Zero-Shot Novel View and Depth Synthesis with Multi-View Geometric Diffusion
Vitor Guizilini, Muhammad Zubair Irshad, Dian Chen, Greg Shakhnarovich, Rares Ambrus
TL;DR
MVGD addresses generalizable novel view synthesis and depth estimation from sparse posed images by learning a single diffusion model that jointly generates RGB images and depth maps from arbitrary numbers of input views without intermediate 3D representations. It employs raymap conditioning and scene scale normalization within a Transformer-based RIN architecture, guided by learnable task embeddings to enable unified multi-task diffusion. The approach achieves state-of-the-art results on multiple novel view benchmarks and excels in multi-view depth estimation (e.g., ScanNet), while presenting an efficient incremental fine-tuning strategy that scales model capacity without retraining from scratch. This work advances practical 3D understanding from multi-view imagery and offers scalable training and conditioning strategies for large heterogeneous datasets.
Abstract
Current methods for 3D scene reconstruction from sparse posed images employ intermediate 3D representations such as neural fields, voxel grids, or 3D Gaussians, to achieve multi-view consistent scene appearance and geometry.
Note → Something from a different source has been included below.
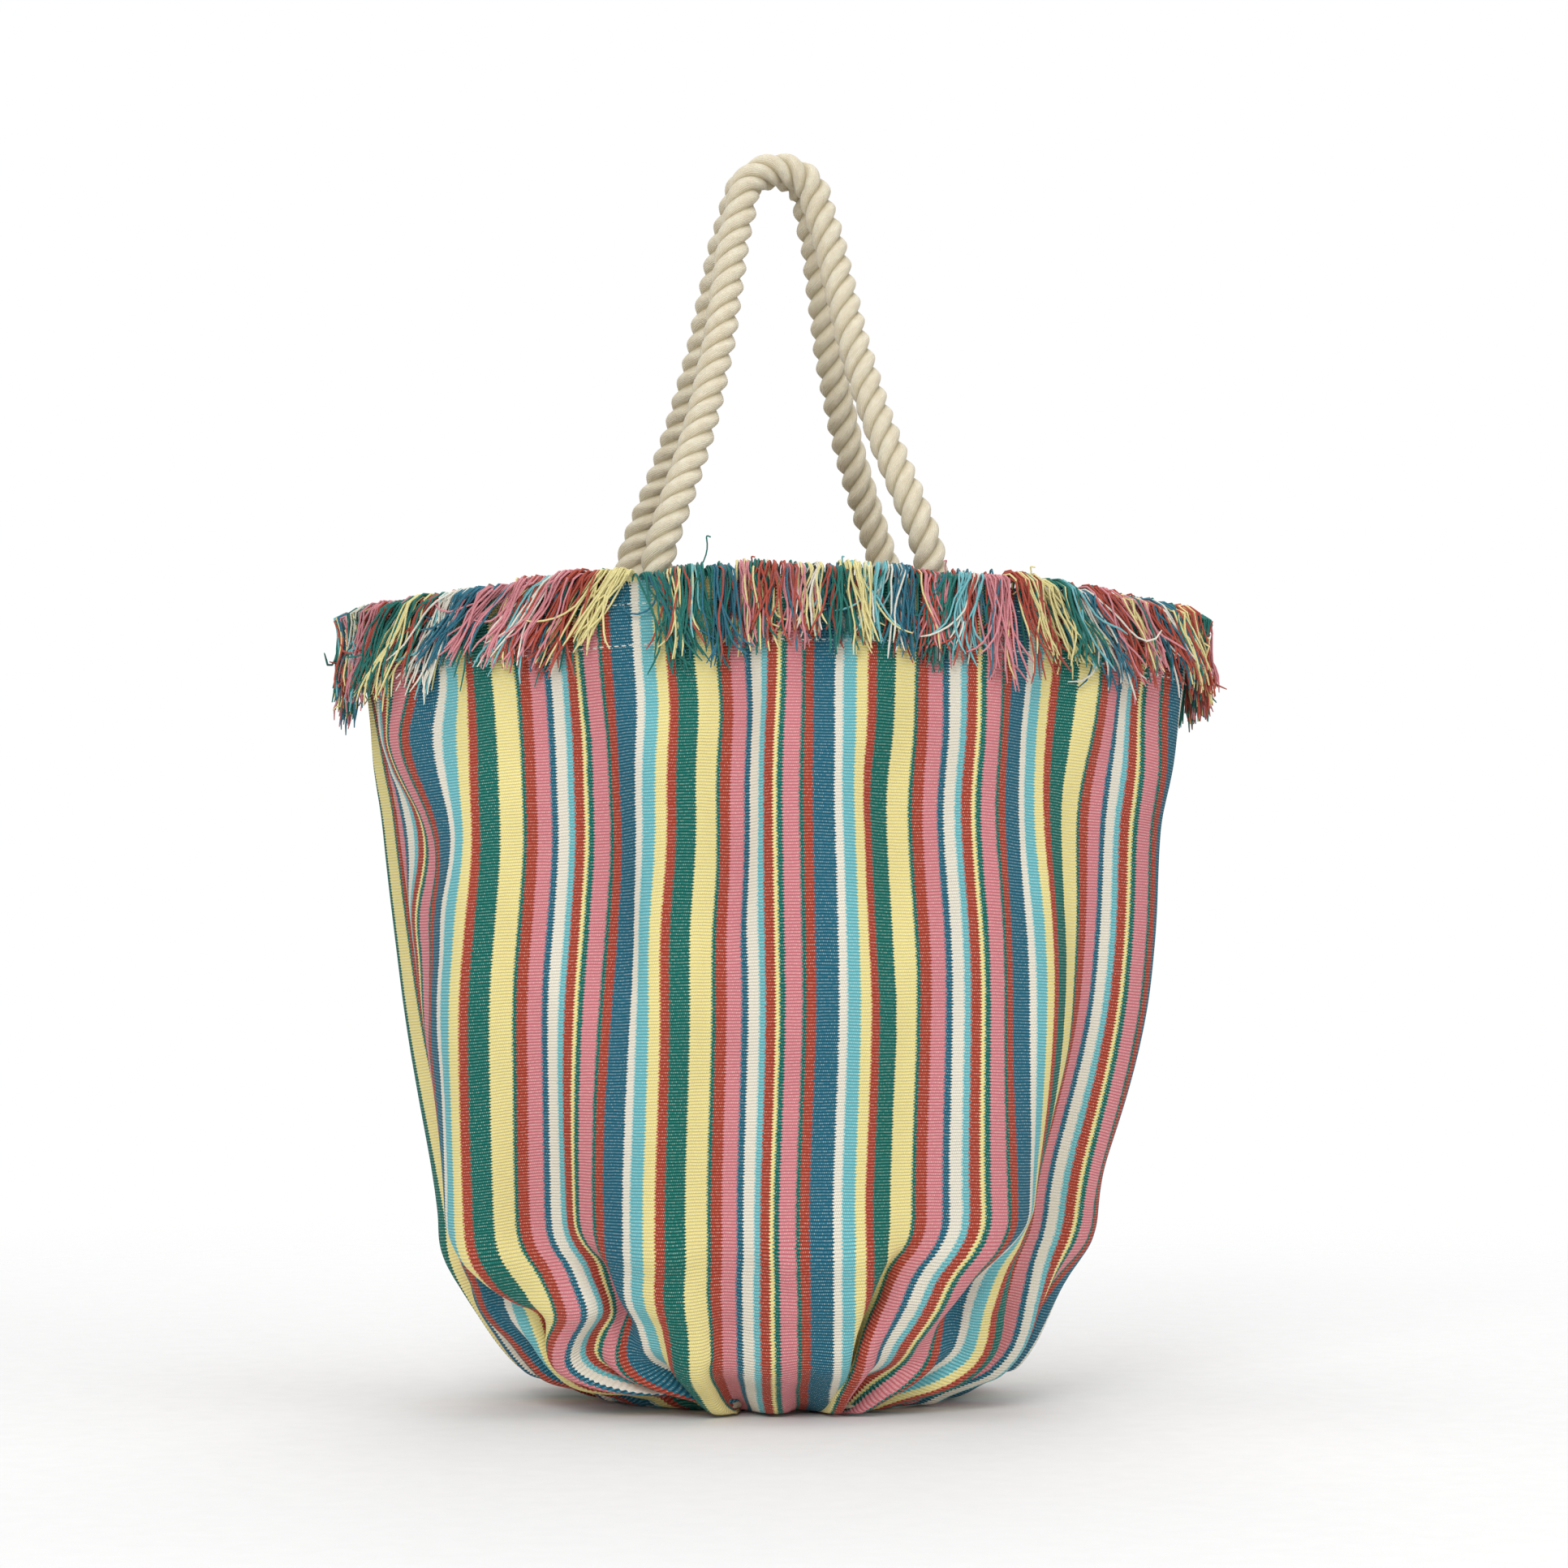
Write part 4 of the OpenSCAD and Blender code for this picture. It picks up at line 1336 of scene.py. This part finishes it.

In this paper we introduce MVGD, a diffusion-based architecture capable of direct pixel-level generation of images and depth maps from novel viewpoints, given an arbitrary number of input views. Our method uses raymap conditioning to both augment visual features with spatial information from different viewpoints, as well as to guide the generation of images and depth maps from novel views. A key aspect of our approach is the multi-task generation of images and depth maps, using learnable task embeddings to guide the diffusion process towards specific modalities. We train this model on a collection of more than 60 million multi-view samples from publicly available datasets, and propose techniques to enable efficient and consistent learning in such diverse conditions. We also propose a novel strategy that enables the efficient training of larger models by incrementally fine-tuning smaller ones, with promising scaling behavior. Through extensive experiments, we report state-of-the-art results in multiple novel view synthesis benchmarks, as well as multi-view stereo and video depth estimation.